Even sillier in its way was the BBC sketch show Big Train, with a seminal cast that included Simon Pegg, Julia Davis, Rebecca Front, Amelia Bullmore and Kevin Eldon, but which marked the parting of the ways for Linehan and Matthews. "Arthur did a second series but I just thought, 'We did that experiment' and I didn't see the point," he says. "Then Arthur went on to do a show called Hippies [set in 1969 in the offices of an Oz-style counter-culture magazine] and I didn't have faith in the idea. I wrote the pilot but I didn't think it had legs so I bailed on that. I then went off to do Black Books with Dylan Moran and have experience of working with another collaborator."

Black Books, in which Moran played misanthropic bookshop owner Bernard Black, won Linehan another Bafta award to place alongside the two he had shared for Father Ted. He was to win a further Bafta with his next sitcom, his first solo project (which he also directed), The IT Crowd. He missed the collaborative process, but felt it was something that had to be done.
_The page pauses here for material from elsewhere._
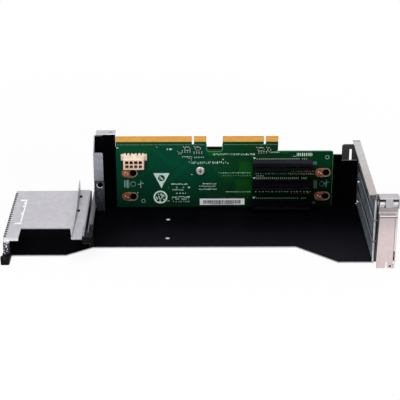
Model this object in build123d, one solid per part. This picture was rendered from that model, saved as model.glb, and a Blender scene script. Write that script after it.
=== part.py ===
from build123d import *
import os

# A riser cage for a rack server: a folded sheet cage, a riser board with three
# card slots on it, a side tray, and a door over the tabs of the slot covers.
#
# Frame, in millimetres. X runs along the board from its left edge. Y = 0 is the
# board's front face, and the cards plug in towards +Y. Z = 0 is the underside
# of the cage floor.

# Sheet stock and fits
sheet = 1.0
film = 0.4
cover_sheet = 0.9
latch_sheet = 0.8
fold_radius = 1.0
hole_clearance = 0.05
rivet_radius = 1.6
rivet_head_radius = 2.7
rivet_head_height = 1.1

# Riser board
board_length = 205.0
board_thickness = 1.6
board_lift = 1.6
shoulder_height = 57.1
notch_floor_rise = 1.4
tongue_rise = 14.9
tongue_gap = 15.4
board_corner = 2.2
notch_corner = 2.5
small_hole_radius = 0.9
small_hole_inset = 5.6
small_hole_drop = 6.2

# Card edge, to the common standard
contact_pitch = 1.0
contact_width = 0.7
contact_height = 5.5
contact_drop = 0.45
contact_thickness = 0.08
edge_bevel = 0.4
key_width = 1.9
key_depth = 8.2
short_segment = 11.65
x8_segment = 38.65
x16_segment = 71.65

# Card slots on the board
slot_count = 3
slot_pitch = 20.32
slot_first_height = 4.1
slot_left = 131.0
slot_end_wall = 1.9
slot_width = 7.5
slot_height = 11.25
slot_standoff = 0.5
slot_floor = 2.6
slot_card_gap = 1.8
slot_mouth = 0.45
slot_key_clearance = 0.1
slot_end_margin = 0.4
slot_shoulder = 0.7
slot_shoulder_height = 4.2
spring_thickness = 0.35
spring_recess = 0.2
spring_drop = 1.6

# Power header
header_centre = 17.0
header_height = 48.9
header_width = 19.2
header_depth = 13.0
header_thickness = 9.9
header_floor = 3.0
header_pitch = 4.2
header_columns = 4
header_cavity = 3.2
header_cavity_corner = 0.9
header_ear_width = 2.6
header_ear_depth = 2.5
header_ear_height = 5.6
header_rib_width = 1.9
header_rib_height = 0.9
header_latch_width = 4.6
header_latch_depth = 3.2
header_latch_height = 1.8
pin_size = 1.07
pin_recess = 2.0
pin_tail = 2.4
pin_hole_clearance = 0.06

# Keyholes, hooks and the screw that locks the board
hook_columns = (9.4, 192.6)
hook_rows = (11.0, 35.3)
keyhole_travel = 6.2
keyhole_radius = 3.5
keyhole_slot_radius = 2.0
keyhole_pad_margin = 0.9
keyhole_pad_edge = 0.35
keyhole_pad_thickness = 0.1
hook_neck_radius = 1.8
hook_head_radius = 3.1
hook_head_thickness = 1.2
hook_head_gap = 0.12
hook_body_radius = 3.4
screw_along = 79.5
screw_height = 37.6
screw_head_radius = 4.2
screw_head_height = 2.2
screw_shank_radius = 1.95
screw_length = 6.0
screw_hole_radius = 2.2
screw_recess_width = 0.9
screw_recess_length = 4.4
screw_recess_depth = 1.1
standoff_radius = 3.9

# Cage floor and back wall
back_gap = 8.0
panel_gap = 25.5
bracket_gap = 20.2
floor_reach = 84.2
tray_floor_reach = 100.2
left_slope_end = 17.9
left_slope_run = 23.0
right_slope_start = 165.3
right_slope_run = 34.9
wall_height = 73.8
wall_left_end = 0.8
wall_middle_height = 61.0
wall_middle_end = 148.0
wall_right_height = 52.9
wall_right_end = 214.3
wall_low_height = 46.9
wall_edge_gap = 0.6
wall_panel_gap = 1.0
film_inset = 0.5
film_flap_height = 6.4
top_flange_depth = 10.7
top_flange_inset = 0.4
top_hole_radius = 1.75
top_hole_inset = 4.4
top_hole_back = 4.6
floor_hole_radius = 2.1
floor_hole_along = 49.1
floor_hole_first = 25.0
floor_hole_spacing = 41.0
tab_width = 10.0
tab_height = 14.5
tab_rivet_height = 9.0
front_tab_inset = 1.6
back_tab_reach = 4.0

# Rear panel with its three windows
panel_height = 66.1
panel_reach = 115.6
panel_flange = 6.1
panel_front_flange = 19.0
panel_back_flange = 16.2
back_flange_height = 62.4
back_slit_inset = 7.2
back_slit_width = 2.2
back_slit_drop = 4.8
back_slit_height = 45.5
flange_hole_radius = 1.1
flange_hole_back = 34.0
window_height = 12.1
window_front_inset = 15.0
window_back_inset = 10.5
panel_rivet_along = 8.4
panel_rivet_rows = (12.0, 36.0)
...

"Before I wrote The IT Crowd I had a bee in my bonnet about showing I could do it on my own," he says. "But since then I've realised that the reason to do things is to enjoy them. The writing has to be fun because nothing else about the process is fun… it's a pain in the arse."

Linehan got the idea for The IT Crowd after an engineer came round to his house to fix his computer, and he asked the man why more IT engineers didn't do more home visits. "He said, 'They don't have the people skills' and that's what kind of made me think, 'There's a sitcom in that'," says Linehan. He's quite a techie himself, although Linehan prefers the term "early adopter". He is an enthusiastic tweeter, who once epigrammatically observed that "Facebook was just John the Baptist… Twitter is the real deal", and who now has nearly 300,000 followers, including myself.
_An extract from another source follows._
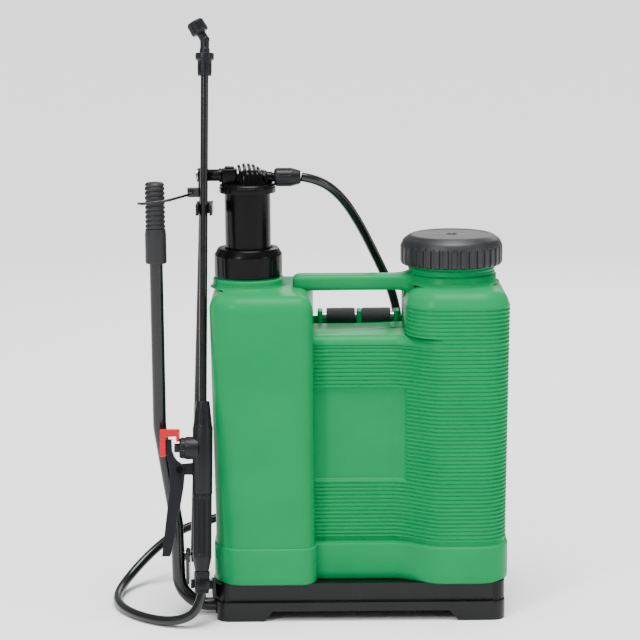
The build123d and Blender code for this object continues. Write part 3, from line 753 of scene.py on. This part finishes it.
while z < RIGHT_TOP - COLUMN_CROWN:
    rows.append(at_height(ribbed_row(plan_column, z, column_ribs), z, RIGHT_TOP))
    z += step
for a in quarter_turn(STEPS):
    height = mix(z, RIGHT_TOP, math.sin(a))
    inset = (RIGHT_TOP - z) * (1 - math.cos(a))
    ribs_left = [w * (rib(height) - RIB_DEPTH) - inset for w in column_ribs]
    rows.append(at_height(push_out(plan_column, ribs_left), height, RIGHT_TOP))
THREADS = [(56.2 if k % 4 in (1, 2) else 55.0, 441 + k * 1.1) for k in range(15)]
rows += neck_rows(plan_column, FILLER_X, [
    (62, 428.8), (59.5, 430.5), (58, 432.5), (58, 439), (56.8, 440)] + THREADS + [
    (55, 457.4), (54.2, 458), (53.2, 458), (52.5, 457), (52.5, 406), (57, 404), (57, 352)])
tank_shell.loft(rows)

handle_ends = [(-86, 0.45), (-85, 0.7), (-82.5, 0.88), (-79, 0.97), (-74, 1.0), (-20, 0.98), (20, 0.98),
               (44, 0.98), (52, 1.02), (58, 1.12), (64, 1.3), (70, 1.6)]
handle_rows = []
for x, grow in handle_ends:
    ring = box_ring((-14, 14), (-10.5, 10.5), 0, 7)
    handle_rows.append([Vector((x, -6 + p.x * grow, 429.5 + p.y * grow)) for p in ring])
tank_shell.loft(handle_rows)
LUG = 7
for x in (-51.0, 1.0, 50.5):
    add_block(tank_shell, (x - LUG / 2, x + LUG / 2), (50, 74), (350, 381), 3, 2)
add_block(tank_shell, (-66, 60), (73.5, 76), (350, 370.5), 1, 0.8)
tank = tank_shell.done("tank_shell", GREEN, sharp=55)
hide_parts("tank_left", "tank_middle", "tank_right", "tank_handle", "strap_bar_lugs")


# ---- Turned and moulded pieces of the pump and the filler
def grooves(count, depth, low, high, width=0.45, run_out=2.0):
    """Carves upright grooves round a piece between two heights."""
    def carve(radius, height, angle):
        share = smooth((height - low) / run_out) * smooth((high - height) / run_out)
        turn = abs((angle * count / TURN) % 1 - 0.5) * 2
        return radius - depth * share * smooth((width - turn) / 0.22 + 0.5)
    return carve


def rings_of(pitch, depth, low, high):
    """Carves rings round a piece between two heights."""
    def carve(radius, height, angle):
        if not low < height < high:
            return radius
        return radius - depth * (0.5 + 0.5 * math.cos(TURN * (height - low) / pitch)) ** 2
    return carve


def outside(carve, inner):
    """Keeps the carving to points further out than a radius."""
    return lambda radius, height, angle: carve(radius, height, angle) if radius > inner else radius


pump = upright(PUMP_X)
ring_nut = turned(
    "ring_nut_shell",
    [(41.3, 438), (43.8, 438), (43.8, 466), (39, 474.5), (30.3, 474.5), (30.3, 470), (36, 468), (36, 457),
     (41.3, 457)],
    pump, BLACK, segments=288, carve=outside(grooves(12, 0.6, 440, 465, 0.05), 42.5), radius=1.2, step=2.0,
    stands_for=["ring_nut"],
)

filler = upright(FILLER_X)
filler_cap = turned(
    "filler_cap_shell",
    [(57, 452), (64.5, 452), (66, 456), (66, 476), (62, 484), (54, 489.5), (50, 490.5), (46, 489),
     (40, 488.6), (6.1, 490), (6.1, 483), (46, 482), (46, 463), (57, 463)],
    filler, CAP, body="filler_cap", segments=432,
    carve=outside(grooves(36, 2.4, 451, 478, 0.4, 3.0), 60), radius=2.2, step=1.6,
    stands_for=["filler_cap"],
)

chamber = Shell()
add_turned(chamber, rounded([(0, 546), (36.4, 546), (36.4, 553), (35.4, 553.6), (35.4, 554.6), (36.2, 555.2),
                             (34.6, 557), (30, 558), (0, 558)], 0.7), pump, 96)
dome_rings = []
for a in quarter_turn(6):
    inset = 9 * (1 - math.cos(a))
    dome_rings.append(box_ring((-152 + inset * 0.4, -119 - inset * 0.2), (-15 + inset, 15 - inset),
                               mix(557, 574, math.sin(a)), 6 - inset * 0.4))
chamber.loft(dome_rings)
FIN_Z = 560
for x, top, lean in zip((-154.0, -147.8, -141.6, -135.6, -129.8, -123.6), (581.5, 583, 583, 582, 579, 575),
                        (4.0, 4.5, 5.0, 5.5, 6.0, 6.0)):
    fin = []
    for k in range(11):
        a = math.radians(180 * k / 10)
        y = 16 * math.cos(a)
        rise = math.sin(a) ** 0.7 * (top - FIN_Z)
        fin.append((y, FIN_Z + rise, lean * (1 - math.sin(a))))
    section = [[Vector((x + offset + skew, y, z)) for y, z, skew in fin] for offset in (-1.7, -1.0, 1.0, 1.7)]
    for ring_index in (0, 3):
        whole = section[ring_index]
        section[ring_index] = [Vector((p.x, p.y * 0.96, FIN_Z + (p.z - FIN_Z) * 0.97)) for p in whole]
    chamber.loft(section)
add_block(chamber, (-176, -156), (-9, 9), (556, 576.5), 3, 2)
add_block(chamber, (-172, -159.5), (-6, 6), (574, 579.3), 2.5, 1.6)
add_block(chamber, (-159, -151), (-6, 6), (556, 570), 2, 1)
add_turned(chamber, rounded([(0, -2), (9, -2), (9, 1), (7.3, 2), (7.3, 8), (6, 9), (6, 23), (0, 23)], 0.6),
           along_x(-119.5, 0, 565), 48)
chamber_cap = chamber.done("chamber_cap_shell", BLACK, body="air_chamber")
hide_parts("air_chamber_cap")

hose_nut = turned(
    "upper_hose_nut_shell",
    [(7.5, 0), (9.3, 0), (12, 3), (12, 22), (8.5, 34), (0, 34), (0, 13.2), (7.5, 13.2)],
    along_x(-108.5, 0, 565), VALVE, body="air_chamber", segments=160,
    carve=outside(grooves(10, 1.2, 4, 21, 0.3), 8), radius=0.9, step=1.5, stands_for=["upper_hose_nut"],
)

# ---- Lever grip
lever_grip = turned(
    "lever_grip_shell",
    [(8.5, 463), (13.5, 463), (13.5, 500), (12.7, 506), (12.7, 563), (10, 566), (0, 566), (0, 560),
     (8.5, 560)],
    upright(-258.0, -56.0), RUBBER, body="lever", segments=72,
    carve=outside(rings_of(6.0, 1.5, 507, 563), 10.5), radius=1.5, step=0.8, stands_for=["lever_grip"],
)

# ---- Lance pieces
lance_axis = (LANCE_HEAD - LANCE_FOOT).normalized()
lance = place(LANCE_FOOT, (1, 0, 0), lance_axis)
lance_x, lance_y = lance.col[0].xyz, lance.col[1].xyz
boss = place(lance @ Vector((0, 0, PLUNGER_S)), lance_axis, -lance_x)
nozzle_axis = Matrix.Rotation(-NOZZLE_TILT, 3, lance_y) @ lance_axis
nozzle = place(lance @ Vector((0, 0, BEND_S)), lance_y, nozzle_axis)
LANCE_PARTS = [
    ("lower_hose_nut", [(0, 0), (8.9, 0), (10.1, 24), (10.1, 28), (0, 28)], lance,
     outside(grooves(10, 0.9, 3, 24, 0.3), 5), "root"),
    ("lance_grip", [(0, 28), (8.6, 28), (9.7, 33), (12.2, 46), (12.2, 127), (0, 127)], lance,
     outside(grooves(12, 1.0, 48, 124, 0.4, 4), 9), "root"),
    ("valve_top_nut", [(5.1, 212), (12.4, 212), (11.6, 218), (11.4, 220), (8.6, 245), (5.1, 245)], lance,
     outside(grooves(20, 0.7, 212, 236, 0.4), 7.5), "root"),
    ("lance_top_nut", [(5.1, 660), (8.8, 660), (9.2, 666), (9.2, 679), (12, 681), (12, 688.8), (5.1, 688.8)],
     lance, outside(grooves(20, 0.7, 661, 677, 0.4), 7.5), "root"),
    ("valve_boss_cap", [(6.2, 21.5), (13.5, 21.5), (13.5, 27), (12, 29.4), (6.2, 29.4)], boss,
     outside(grooves(24, 0.7, 21, 27.5, 0.4, 1), 11), "root"),
    ("nozzle_cap", [(5.9, 10), (10.6, 10), (11.6, 12), (11.2, 25), (9.5, 27), (1.2, 27), (1.2, 24.1),
                    (4.8, 24.1), (4.8, 12.2), (5.9, 12.2)], nozzle,
     outside(grooves(18, 0.9, 11, 25, 0.45), 8), "nozzle"),
]
for name, outline, where, carve, body in LANCE_PARTS:
    made = turned(f"{name}_shell", outline, where, VALVE, body=body, segments=240, carve=carve, radius=0.7,
                  step=1.5, stands_for=[name])

# ---- Straps
STRAP_X, PAD_X, SPLAY = 23.5, 31.0, math.radians(28)
WEB_WIDTH, WEB_THICK = 38.0, 2.4
BAR_CENTRE = Vector((62, 372.5))                  # (y, z)
ROLL_STEPS, ROLL_START, ROLL_END = 34, 740, 60    # the strap's turns round the bar, in degrees
PAD_HALF_WIDTH, PAD_HALF_THICK, PAD_HEM = 28.5, 5.9, 23.5
QUILT_PITCH, PAD_SIDES = 18, 40


def flat_section(width, thick):
    """A webbing's section, rounded at its two selvedges, with a shallow hollow beside each."""
    points = []
    half, t = width / 2, thick / 2
    top = [(-half, 0.25), (-half + 0.5, 0.85), (-half + 1.2, 1.0), (-half + 2.2, 0.8), (-half + 3.2, 1.0)]
    upper = top + [(-x, k) for x, k in reversed(top)]
    points += [(x, t * k) for x, k in upper]
    points += [(x, -t * k) for x, k in reversed(upper)]
    return points


def fillet_path(points, cut, steps=5):
    """A line of 2-D points with its inner corners rounded."""
    line = [Vector(points[0])]
    for before, here, after in zip(points, points[1:], points[2:]):
        here = Vector(here)
        back, onward = Vector(before) - here, Vector(after) - here
        a = here + back.normalized() * min(cut, back.length * 0.45)
        b = here + onward.normalized() * min(cut, onward.length * 0.45)
        for k in range(steps + 1):
            t = k / steps
            line.append(a * (1 - t) ** 2 + here * 2 * t * (1 - t) + b * t * t)
    line.append(Vector(points[-1]))
    return line


def path_length(points):
    return sum((b - a).length for a, b in zip(points, points[1:]))


for side, word in ((-1, "left"), (1, "right")):
    shell = Shell()
    line = []
    for k in range(ROLL_STEPS + 1):
        angle = math.radians(mix(ROLL_START, ROLL_END, k / ROLL_STEPS))
        radius = mix(6.9, 9.5, k / ROLL_STEPS)
        line.append(BAR_CENTRE + Vector((math.cos(angle), math.sin(angle))) * radius)
    line += fillet_path([(75.5, 375.2), (92, 365.5), (112, 322), (122, 262)], 10)
    path = [Vector((side * STRAP_X, p.x, p.y)) for p in line]
    swept(shell, path, flat_section(WEB_WIDTH, WEB_THICK), up=Vector((1, 0, 0)).cross(path[1] - path[0]))
    strap = shell.done(f"strap_upper_{word}", WEBBING)
    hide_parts(f"strap_loop_{word}", f"strap_web_upper_{word}")

    shell = Shell()
    origin = Vector((side * STRAP_X, 0, 165))
    down = Vector((-side * math.sin(SPLAY), 0, math.cos(SPLAY)))
    line = fillet_path([(125, -7), (120, -70), (105.5, -139)], 30)
    path = [origin + Vector((0, p.x, 0)) + down * p.y for p in line]
    swept(shell, path, flat_section(WEB_WIDTH, WEB_THICK), up=Vector((0, 1, 0)))
    lower = shell.done(f"strap_lower_{word}", WEBBING)
    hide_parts(f"strap_web_lower_{word}")

    line = fillet_path([(123, 250), (128, 212), (125.5, 177)], 20, 14)
    count = len(line)
    shell = Shell()
    rings = []
    total = path_length(line)
    run = 0.0
    for i, p in enumerate(line):
        run += (p - line[i - 1]).length if i else 0.0
        share = run / total
        ends = min(share, 1 - share) * total
        grow = min(1.0, 0.35 + 0.65 * math.sqrt(min(ends / 9, 1)))
        quilt = 1 - 0.22 * max(0, 1 - abs((run % QUILT_PITCH) - QUILT_PITCH / 2) / 1.8)
        ahead = (line[min(i + 1, count - 1)] - line[max(i - 1, 0)]).normalized()
        out = Vector((ahead.y, -ahead.x))
        ring = []
        for k in range(PAD_SIDES):
            a = TURN * k / PAD_SIDES
            ca, sa = math.cos(a), math.sin(a)
            wide = math.copysign(abs(ca) ** 0.35, ca) * PAD_HALF_WIDTH * (0.9 + 0.1 * grow)
            edge = 1 - 0.35 * max(0, 1 - abs(abs(wide) - PAD_HEM) / 1.6)
            thick = math.copysign(abs(sa) ** 0.75, sa) * PAD_HALF_THICK * grow * quilt * edge
            ring.append(Vector((side * PAD_X + wide, p.x - out.x * thick, p.y - out.y * thick)))
        rings.append(ring)
    shell.loft(rings)
    pad = shell.done(f"shoulder_pad_shell_{word}", PAD_CLOTH, sharp=60)
    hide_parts(f"shoulder_pad_{word}")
And in 2009 Linehan began a famous Twitter campaign in support of the NHS, while it was being pilloried by Republicans during President Obama's attempts to reform the American healthcare system. "The brilliant thing about it was making a hash-tag go to the top of things that were being talked about. It was kind of like shouting over to the right-wing in the United States, 'Fuck you – you're lying'."
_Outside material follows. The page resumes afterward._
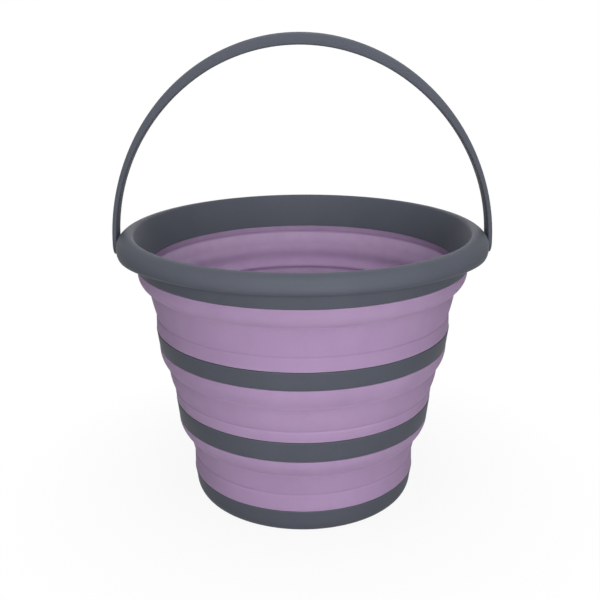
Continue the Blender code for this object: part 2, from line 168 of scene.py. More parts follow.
def slate(name, drift):
    """Slate plastic: fine moulded grain, faint mottle, and paler, smoother edges where it rubs.

    The drift moves the pattern, so that no two pieces have the same.
    """
    finish, shader, draw = new_finish(name, SLATE_ROUGHNESS, SLATE_SPECULAR)
    seat = draw.node("TexCoord", output=3)
    place = draw.node("VectorMath", {"operation": "ADD"}, {0: seat, 1: (drift, drift, drift)})
    mottle = draw.cloud(place, *SLATE_MOTTLE)
    grain = draw.cloud(place, *SLATE_GRAIN)
    ripple = draw.cloud(place, *SLATE_RIPPLE)
    wear_and_painted_light = draw.node("Attribute", {"attribute_name": "wear_and_painted_light"}, output=2)
    rubbed = wear_and_painted_light.clamped() * draw.cloud(place, *SLATE_PATCHES).clamped(*SLATE_PATCH_RANGE)
    tone = mottle * SLATE_MOTTLE_SHARE + grain * SLATE_GRAIN_SHARE - SLATE_DARKER
    plain = tone.clamped().mix(SLATE_DARK, SLATE_LIGHT)
    colour = (rubbed * SLATE_WORN_SHARE).mix(plain, SLATE_WORN)
    roughness = (
        SLATE_ROUGHNESS
        - SLATE_SMOOTHER
        + mottle * SLATE_MOTTLE_ROUGHNESS
        + grain * SLATE_GRAIN_ROUGHNESS
        - rubbed * SLATE_RUBBED_SMOOTH
    )
    height = grain * SLATE_GRAIN_HEIGHT + ripple * SLATE_RIPPLE_HEIGHT
    bump = draw.node("Bump", values={"Height": height, **SLATE_BUMP})
    feed(shader, Base_Color=colour, Roughness=roughness, Normal=bump)
    return finish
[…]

It's also thanks to the internet that Linehan felt able to move out of London, to Norwich. "My life is almost exactly the same as it was before, except now when I go for a walk I see nice things," he says. "I'm surrounded by the same friends. Some people would argue that I'm not because they're online, but I see the same friends on my phone and on my computer every day as I did before, so it's been a very smooth transition."

He is collaborating with his wife Helen, a former producer at the Cartoon Network and the sister of comedian Peter Serafinowicz, on a new project, a children's show. They have two kids themselves, a boy and a girl aged seven and five. "I brought them to see Count Arthur being made," he says. "I was showing them how it's filmed and bringing home early edits where the sound isn't uniform yet and stuff. And I was thinking the other day that they now know more about how to make sitcoms than most television critics."

Other new projects include a sitcom with Adam Buxton and "hopefully a horror thriller type of deal, which is in its early stages". In the meantime, his hit musical of the Ealing classic, The Ladykillers, is returning to the West End this month, and he hopes to develop his idea of finding writing talent on Twitter. "It just puts people on my radar," he says. "If you can be that consistently funny [on Twitter] then maybe you could write a sketch show or something. The problem is that there's no really good tool like Twitter to create a virtual writers' room."

He finds it melancholy to envisage a world without social media. "Imagine if Twitter was taken away from everybody now and Facebook," he says. "I would find that a fascinating experiment, because what would we do? The way I see is that for the first time in the history of the human race we've all been able to share each other's experiences and suddenly that would disappear and we'd all be alone again. It would be very sad." Or maybe there might be a sitcom in it.